If four million acres of these trees are planted by 2030, the company estimates, they could sap more than 600 megatons of CO2 out of the atmosphere, or about 1.6 percent of global yearly emissions — a more-than-respectable dent, if the company's numbers hold up.

So far, as part of a modestly sized trial, the startup has planted around 300 acres of its supercharged variant of poplar trees.

"None of what we do matters if it just all stays at the greenhouse," Living Carbon CEO Maddie Hall told The Guardian.

Crop Up

Living Carbon's approach is to make its trees more efficient at photosynthesis, a process in which plants use CO2 and sunlight to create sugar, and as a byproduct, oxygen. That's not an easy thing to do, but its scientists say they've come up with a clever workaround that involves diverting more carbon — normally released as it "respires" in sunlight — back into the tree's biomass.

In essence, Living Carbon's trees are meant to grow bigger and faster while keeping more carbon locked away. A study published this year found that the gene-hacked poplars stored up to 27 percent more CO2 while growing up to 53 percent in biomass.

Beyond trees, other ventures, like a major one led by the Salk Institute for Biological Studies, have looked at how crops like rice, corn and wheat could be genetically engineered for greater carbon absorption capabilities.

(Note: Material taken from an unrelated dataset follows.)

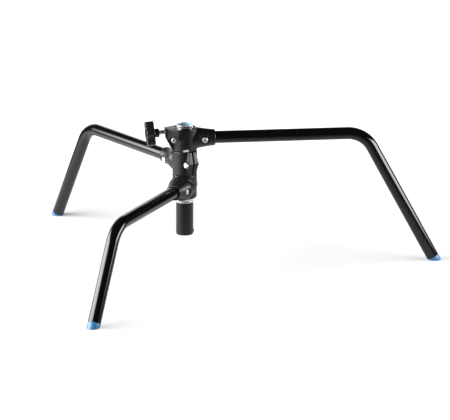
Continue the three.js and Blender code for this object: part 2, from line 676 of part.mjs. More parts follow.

Since those crops don't live as long as trees, researchers have looked into engineering them with larger and deeper roots that can keep their carbon stored underground for longer, even after they're harvested or dead.

Field Training

Before they can tackle our planet's greenhouse gasses, however, the gene-hacked plants from Living Carbon, the Salk Project, and others will need to leave the greenhouse. Critics note that these plants are not only unproven at a large scale, but also remain untested in real-world, fluctuating climates.

Propagating millions of trees that sequester carbon for longer could have unexpected consequences on their natural habitats, too. And with crops, it's unclear how bolstering their carbon storage could affect the viability of their soil.

Other skeptics note that there's little reason to hope for superplants to save us all, when we could focus on continuing to plant more trees, overhauling our energy infrastructure, and otherwise cutting down emissions instead.

"Like so many novel tech approaches to tackling CO2, [the development of such plants] represents a significant distraction," Ben Raskin, head of horticulture and agroforestry at the Soil Association, told The Guardian.

But, as Hall puts it: "We are in a climate emergency."